Now we will solve $4x + 3y + 9 = 0$ and \[x + 2y - 2 = 0\], so as to obtain the coordinates of point $P$. For this we will find the value of $x$ from \[x + 2y - 2 = 0\], such that
$ \Rightarrow x = 2 - 2y$
We will now substitute this value of $x$ into the equation $4x + 3y + 9 = 0$, such that
$ \Rightarrow 4(2 - 2y) + 3y + 9 = 0$
$ \Rightarrow 8 - 8y + 3y + 9 = 0$
On arranging the variables and constants on the left hand side and the right hand side respectively, we will get
$ \Rightarrow 3y - 8y = - 9 - 8$
$ \Rightarrow - 5y = - 17$
Dividing both sides by $ - 5$, we get
$ \Rightarrow y = \dfrac{{17}}{5}$
Now, on putting this value of $y$ in the equation \[x + 2y - 2 = 0\], we will get
\[ \Rightarrow 2 \times \dfrac{{17}}{5} + x - 2 = 0\]
\[ \Rightarrow \dfrac{{34}}{5} + x = 2\]
On subtracting $\dfrac{{34}}{5}$ from both the sides, we will get
\[ \Rightarrow x = 2 - \dfrac{{34}}{5}\]
\[ \Rightarrow x = \dfrac{{10 - 34}}{5}\]
Further solving, we will get
\[ \Rightarrow x = \dfrac{{ - 24}}{5}\]
Hence the coordinates of the point $P$ for which $|PA - PB|$ is maximum is $(\dfrac{{ - 24}}{5},\dfrac{{17}}{5})$.

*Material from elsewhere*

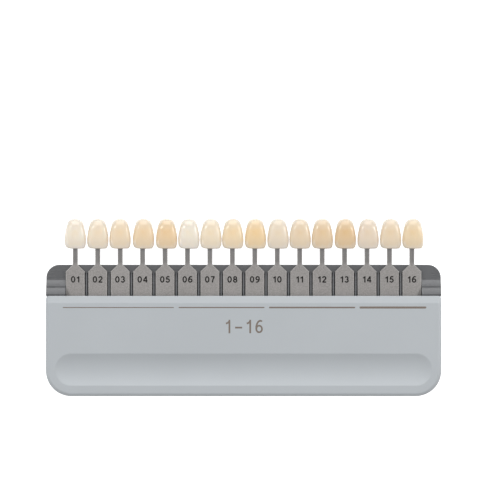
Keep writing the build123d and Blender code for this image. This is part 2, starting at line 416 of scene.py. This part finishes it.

Hence, the correct answer is option C.

Note:
It will seem appropriate at first to apply the distance formula here so as to calculate $|PA - PB|$ but doing so will not lead us to any answer. Therefore in such questions, we must avoid using the distance formula and try to solve the question with the help of graphs.